A major factor in this appeared to be conflicting information from all parties, even among government officials. Sims, the author of “Understanding Cairo: The Logic of a City Out of Control” stressed that coming to an agreement on information about informal areas is a must in addressing the situation.

An example of this surfaced during the talks. Al-Ahram state newspaper had reported that the agriculture minister said in early March that people had built informal structures on 30,000 feddans of land since the revolution. But audience member Manal Batran, coordinator of the Green Building Council, another government body, said that number was closer to 400,000.

“You can’t develop strategies without agreements from all stakeholders about what the terminology is and what the facts are,” Sims said.

But as disconnects in approach and vision became clearer throughout the day, government officials and urban planners seemed to learn from each other.

During the workshop’s second half, UN Development Program adviser and keynote speaker Khaled Abdel Halim said that perhaps the workshop’s vision was to understand and establish the limitations of government and independent bodies, and find a way for them to work together.

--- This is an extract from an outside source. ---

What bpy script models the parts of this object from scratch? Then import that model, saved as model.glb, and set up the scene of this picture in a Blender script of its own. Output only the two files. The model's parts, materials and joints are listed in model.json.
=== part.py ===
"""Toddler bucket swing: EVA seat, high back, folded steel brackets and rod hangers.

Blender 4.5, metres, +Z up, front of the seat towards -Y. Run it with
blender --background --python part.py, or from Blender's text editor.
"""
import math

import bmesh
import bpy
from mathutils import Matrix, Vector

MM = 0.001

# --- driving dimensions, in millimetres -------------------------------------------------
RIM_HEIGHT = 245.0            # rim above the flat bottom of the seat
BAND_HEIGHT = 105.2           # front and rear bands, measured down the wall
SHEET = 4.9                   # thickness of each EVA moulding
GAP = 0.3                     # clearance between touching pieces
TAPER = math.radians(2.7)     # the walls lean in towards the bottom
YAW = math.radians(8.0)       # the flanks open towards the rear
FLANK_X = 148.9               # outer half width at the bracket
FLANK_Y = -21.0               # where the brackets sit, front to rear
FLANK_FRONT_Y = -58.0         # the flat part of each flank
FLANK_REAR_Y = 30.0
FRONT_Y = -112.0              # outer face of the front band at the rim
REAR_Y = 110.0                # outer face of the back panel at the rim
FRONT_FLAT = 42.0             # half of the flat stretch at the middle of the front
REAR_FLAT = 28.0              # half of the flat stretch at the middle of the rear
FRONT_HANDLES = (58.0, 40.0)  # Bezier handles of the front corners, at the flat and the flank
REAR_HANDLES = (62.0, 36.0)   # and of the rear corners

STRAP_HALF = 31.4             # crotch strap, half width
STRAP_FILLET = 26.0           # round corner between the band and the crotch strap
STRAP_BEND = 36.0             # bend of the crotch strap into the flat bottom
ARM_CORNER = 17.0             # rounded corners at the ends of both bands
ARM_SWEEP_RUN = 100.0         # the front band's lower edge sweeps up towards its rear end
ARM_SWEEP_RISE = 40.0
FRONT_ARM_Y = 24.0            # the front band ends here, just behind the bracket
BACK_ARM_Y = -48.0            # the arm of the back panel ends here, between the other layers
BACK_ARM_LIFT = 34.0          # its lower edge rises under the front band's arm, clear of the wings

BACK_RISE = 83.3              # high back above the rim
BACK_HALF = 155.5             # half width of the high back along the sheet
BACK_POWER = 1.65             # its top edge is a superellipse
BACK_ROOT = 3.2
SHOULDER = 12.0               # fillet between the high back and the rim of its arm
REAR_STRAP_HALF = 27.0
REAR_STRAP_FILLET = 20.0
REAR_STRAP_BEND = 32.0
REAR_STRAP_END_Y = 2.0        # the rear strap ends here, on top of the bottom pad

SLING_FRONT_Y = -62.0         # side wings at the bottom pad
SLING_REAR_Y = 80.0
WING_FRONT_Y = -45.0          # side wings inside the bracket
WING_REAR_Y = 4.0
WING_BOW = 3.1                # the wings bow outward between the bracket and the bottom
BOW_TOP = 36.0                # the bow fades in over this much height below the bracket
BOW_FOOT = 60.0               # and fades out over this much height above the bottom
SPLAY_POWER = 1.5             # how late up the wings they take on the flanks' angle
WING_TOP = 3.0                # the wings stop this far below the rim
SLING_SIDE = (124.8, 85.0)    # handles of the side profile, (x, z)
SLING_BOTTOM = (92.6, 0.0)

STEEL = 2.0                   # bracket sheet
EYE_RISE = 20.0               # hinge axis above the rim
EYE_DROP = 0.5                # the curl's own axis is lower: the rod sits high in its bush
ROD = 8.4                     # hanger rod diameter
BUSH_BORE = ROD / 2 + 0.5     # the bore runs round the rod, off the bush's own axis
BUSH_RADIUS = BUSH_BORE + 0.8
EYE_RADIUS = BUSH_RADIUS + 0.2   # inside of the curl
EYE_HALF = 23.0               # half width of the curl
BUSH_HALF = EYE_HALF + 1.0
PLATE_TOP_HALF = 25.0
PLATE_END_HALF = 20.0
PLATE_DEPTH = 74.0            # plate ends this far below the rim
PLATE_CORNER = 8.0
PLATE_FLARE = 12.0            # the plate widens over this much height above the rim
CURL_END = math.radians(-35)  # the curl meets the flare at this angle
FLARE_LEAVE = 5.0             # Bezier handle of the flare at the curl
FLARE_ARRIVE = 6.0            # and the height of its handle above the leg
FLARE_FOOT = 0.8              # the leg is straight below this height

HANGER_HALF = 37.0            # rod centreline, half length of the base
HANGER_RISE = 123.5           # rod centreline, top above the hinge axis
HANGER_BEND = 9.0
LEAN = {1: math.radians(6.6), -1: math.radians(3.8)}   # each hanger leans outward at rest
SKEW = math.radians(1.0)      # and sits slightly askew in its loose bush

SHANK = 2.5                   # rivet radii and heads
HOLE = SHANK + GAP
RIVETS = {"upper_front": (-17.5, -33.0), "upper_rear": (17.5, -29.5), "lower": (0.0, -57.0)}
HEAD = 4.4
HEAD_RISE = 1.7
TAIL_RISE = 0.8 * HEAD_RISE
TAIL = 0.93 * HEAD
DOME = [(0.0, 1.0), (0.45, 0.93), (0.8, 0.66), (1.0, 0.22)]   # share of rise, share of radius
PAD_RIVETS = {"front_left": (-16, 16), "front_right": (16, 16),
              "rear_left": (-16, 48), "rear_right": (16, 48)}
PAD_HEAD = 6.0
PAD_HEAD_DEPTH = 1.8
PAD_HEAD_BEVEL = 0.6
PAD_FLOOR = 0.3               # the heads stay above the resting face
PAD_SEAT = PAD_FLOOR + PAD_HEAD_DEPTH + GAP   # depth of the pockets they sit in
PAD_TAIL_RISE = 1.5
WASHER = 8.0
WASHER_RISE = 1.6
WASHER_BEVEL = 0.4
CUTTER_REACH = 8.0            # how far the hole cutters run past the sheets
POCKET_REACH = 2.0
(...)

Abdel Halim ended the workshop by saying the time was right for civil groups and the government to understand their abilities, available resources and limitations — and hence continue to push to discover and establish new ways of working together.

He hopes they can “ultimately change perceptions of oppositional voices and try to ensure that we are really on a path to developing a national vision and solution for this informal growth crisis.”

“Such a strategy, if implemented, will determine the future of Egypt’s cities, and must be done now,” he said.